В первых же строках романа Советский Союз полагается империей: «Еще были живы пчелы империи» [Гольдштейн 2004: 8]. Этот яркий образ ведет свое происхождение от эмблемы в виде золотой пчелы, которая изображалась, многократно повторенная, на мантии Наполеона после провозглашения его императором в 1804 году. Золотые пчелы должны были символизировать династию франкских королей Меровингов, в гробнице первого из которых, Хильдерика Первого, был найден плащ с пришитыми к нему золотыми украшениями в виде пчелы. На гербе Наполеона пчелы вытеснили лилии Бурбонов в знак победы над ними и тем самым должны были символизировать не только империю как таковую и не только династическую преемственность, но и междинастические и межмонархические войны и победы. Сравнение СССР с наполеоновской империей не может не быть ироничным, тем более в контексте упоминаемого застойного периода (автор точно датирует события 1981 годом), два года после начала непопулярной и не победной Афганской войны, причем ирония направлена не только на советскую, но и на наполеоновскую имперскость.

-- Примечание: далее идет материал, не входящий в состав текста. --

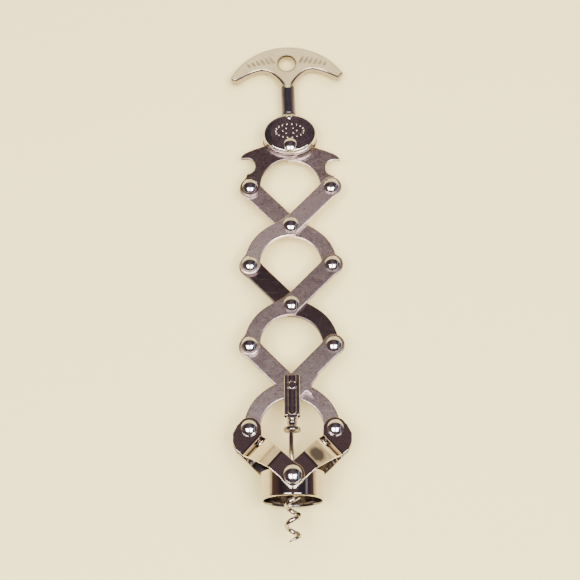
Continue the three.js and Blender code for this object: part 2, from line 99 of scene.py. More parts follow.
def span(node, matrix=TO_TOOL):
    """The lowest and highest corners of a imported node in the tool's axes, in millimetres."""
    corners = np.array([matrix @ vertex.co for vertex in frame["nodes"][node].data.vertices])
    return corners.min(0), corners.max(0)


HALF_SPAN, LOWER_OUTER = flat_pivot("lower_right_turn")
LOWEST = flat_pivot("fold")[1]
HALF_RISE = LOWER_OUTER - LOWEST
CROSSINGS = {"lower": LOWEST, "middle": LOWEST + 2 * HALF_RISE, "upper": LOWEST + 4 * HALF_RISE}
TOP = flat_pivot("top_turn")[1]
STRAP_EAR = flat_pivot("right_ear_turn")
LINK_LOW, LINK_HIGH = (corner[2] for corner in span("middle_link_front"))
HANDLE_LEAN = math.radians(1.8)
HANDLE = laid(pivot("handle_swing"), HANDLE_LEAN)
PIVOT_HOLE = 2.15
LAYER_GAP = 0.3


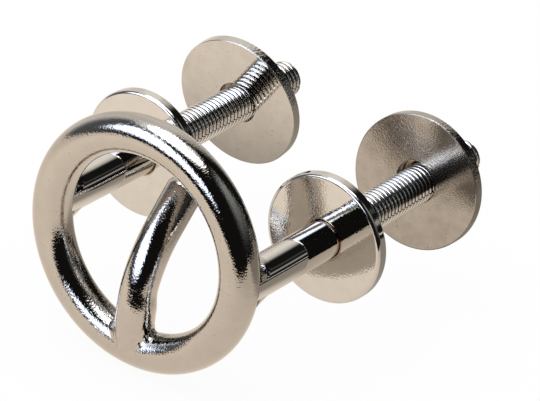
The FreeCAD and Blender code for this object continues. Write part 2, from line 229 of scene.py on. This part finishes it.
def even_mesh(mesh, longest):
    """The same closed surface in triangles with no side over longest."""
    made = bmesh.new()
    made.from_mesh(mesh)
    bmesh.ops.remove_doubles(made, verts=made.verts, dist=SNAP)
    bmesh.ops.triangulate(made, faces=made.faces)
    made.verts.index_update()
    places = [Vector(v.co) for v in made.verts]
    faces = [[v.index for v in face.verts] for face in made.faces]
    made.free()
    middles = {(0, 0): 0}
    while middles:
        middles, smaller = {}, []
        for face in faces:
            marks = []
            for a, b in zip(face, face[1:] + face[:1]):
                key = (min(a, b), max(a, b))
                if key not in middles and (places[a] - places[b]).length > longest:
                    middles[key] = len(places)
                    places.append((places[a] + places[b]) / 2)
                marks.append(middles.get(key))
            count = 3 - marks.count(None)
            while (count == 1 and marks[0] is None) or (count == 2 and marks[2] is not None):
                face, marks = face[1:] + face[:1], marks[1:] + marks[:1]
            a, b, c = face
            ab, bc, ca = marks
            smaller += {0: [[a, b, c]],
                        1: [[a, ab, c], [ab, b, c]],
                        2: [[ab, b, bc], [a, ab, bc], [a, bc, c]],
                        3: [[a, ab, ca], [ab, b, bc], [ca, bc, c], [ab, bc, ca]]}[count]
        faces = smaller
    made = bmesh.new()
    verts = [made.verts.new(place) for place in places]
    for face in faces:
        made.faces.new([verts[i] for i in face])
    return made


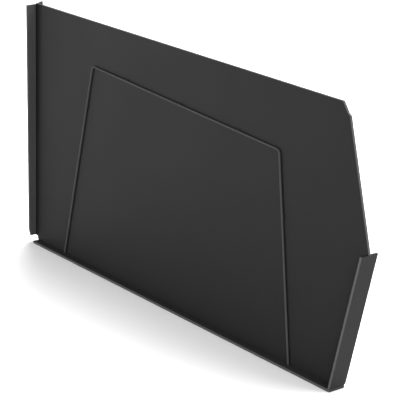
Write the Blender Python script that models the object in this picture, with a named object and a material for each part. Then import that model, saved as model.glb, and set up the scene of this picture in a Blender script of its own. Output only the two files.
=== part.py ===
"""Fireplace screen: a steel sheet welded between flat bars, with a bent rod on its front.

Metres, +Z up. The front faces -Y. The origin is on the floor, under the middle of the screen.
The shapes are laid out in a drawing frame: x from the left bar's inner face, y from the panel's
front face (+y to the back), z from the base bar's top. drawing_origin() puts that frame in place.
"""
import math

import bmesh
import bpy
from mathutils import Vector

GAP = 0.0003                    # between two pieces that touch

# Sheet
PANEL_THICKNESS = 0.0040
PANEL_HEIGHT = 0.4007
TOP_EDGE_LENGTH = 0.7162        # from the left bar to the top right corner cut
CORNER_CUT = ((0.7262, 0.3867), (0.7307, 0.3836))   # the cut runs through these two points
PANEL_OVER_BAR = 0.0009         # the slanted edge ends this far outside the right bar's outer face
NOTCH_WIDTH = 0.0056            # relief at the bottom left corner
NOTCH_HEIGHT = 0.0058
NOTCH_ROUND = 0.0006
CORNER_ROUND = 0.0030           # where the corner cut turns and meets the right edge
TOP_CORNER_ROUND = 0.0010       # where it meets the top edge

# Flat bars
BAR_WIDTH = 0.0300
BAR_THICKNESS = 0.0040
BAR_FRONT = 0.0115              # how far the base bar and the right bar stand in front of the panel
BAR_CORNER = 0.0012             # corner rounding of a cut end
BASE_START = 0.0082
BASE_END = 0.7335
LEFT_BAR_FRONT = 0.0119         # the same for the left bar, at its foot
LEFT_BAR_FOOT = 0.0065          # its lower end stays this far above the base bar
LEFT_BAR_FOOT_CUT = (0.0024, 0.0110)    # depth and height of the slant that cuts its front corner back
LEFT_BAR_TOP_FRONT = 0.3985
LEFT_BAR_TOP_BEND = (0.0015, 0.3987)    # y and z: behind here its top end rises to the back
LEFT_BAR_TOP_BACK = 0.4022
LEFT_BAR_LEAN = 0.0037          # its top stands this much further forward than its foot
RIGHT_BAR_HEIGHT = 0.2060
RIGHT_BAR_RUN = 0.0462          # its top stands this much further out than its foot
RIGHT_BAR_BACK_CORNER = 0.0035  # bigger rounding at the foot's back corner, and under it

# Rod on the front
ROD_RADIUS = 0.0015
ROD_BEND = 0.0065
ROD_LEFT_FOOT = 0.0877
ROD_LEFT_CORNER = (0.1615, 0.3309)
ROD_RIGHT_CORNER = (0.5995, 0.3055)
ROD_RIGHT_FOOT = 0.6384
ROD_FOOT_CLEAR = 0.0008         # the square-cut ends of the leaning legs touch with one side only
ROD_SIDES = 20

# Welds
FILLET_LEG = 0.0035
FILLET_CROWN = 0.62             # share of the leg that the middle of the bead bulges out to
FILLET_SHOULDER = 0.55          # where the points between toe and crown lie
BEAD_RINGS = ((0.0, 0.45), (0.08, 0.9), (0.92, 0.9), (1.0, 0.45))   # share of length, size there
STITCH_LENGTH = 0.0250
BASE_STITCHES = 6
LEFT_STITCHES = 4
RIGHT_STITCHES = 3
STITCH_MARGIN = 0.0350          # from a joint's end to the middle of its first stitch
FOOT_WELD_INSET = 0.0010        # the weld at the right bar's foot starts this far behind the panel
TACK_RADIUS = 0.0010
TACK_LENGTH = 0.0060
TACK_SIDES = 10
TACK_PLACES = ((0.3, 0.8), (0.2, 0.5, 0.8), (0.3, 0.8))   # shares of the rod's three straight runs

EDGE_ROUND = 0.0004             # broken edges of the sheet and bars
EDGE_STEPS = 2
SHARP_EDGE = math.radians(40)   # edges that turn more than this are broken
SHARP_BEAD = math.radians(50)   # edges that turn more than this stay sharp on a weld
ARC_STEP = math.radians(7.5)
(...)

Именно имперские войны, точнее, создаваемая ими, по излюбленному выражению Гольдштейна, «нехватка» или пустота, как пустота покинутого города Фамагуста, вызывает к жизни литературу: «Помни о Фамагусте – девиз повествования. Рассказу что-то нужно, а человек не прислушивается. И рассказ дергает за щеколду, звонит в колокольчик» [Там же]. Обнуляющую иронию образа и на первый взгляд противоречащую ей глубину философского высказывания объединяет идея пустоты как сути империи и идея литературы, призванной эту пустоту если не наполнить, то обнажить памятью, ибо «не помнят о Фамагусте критики. Они страдают забвением» [Там же].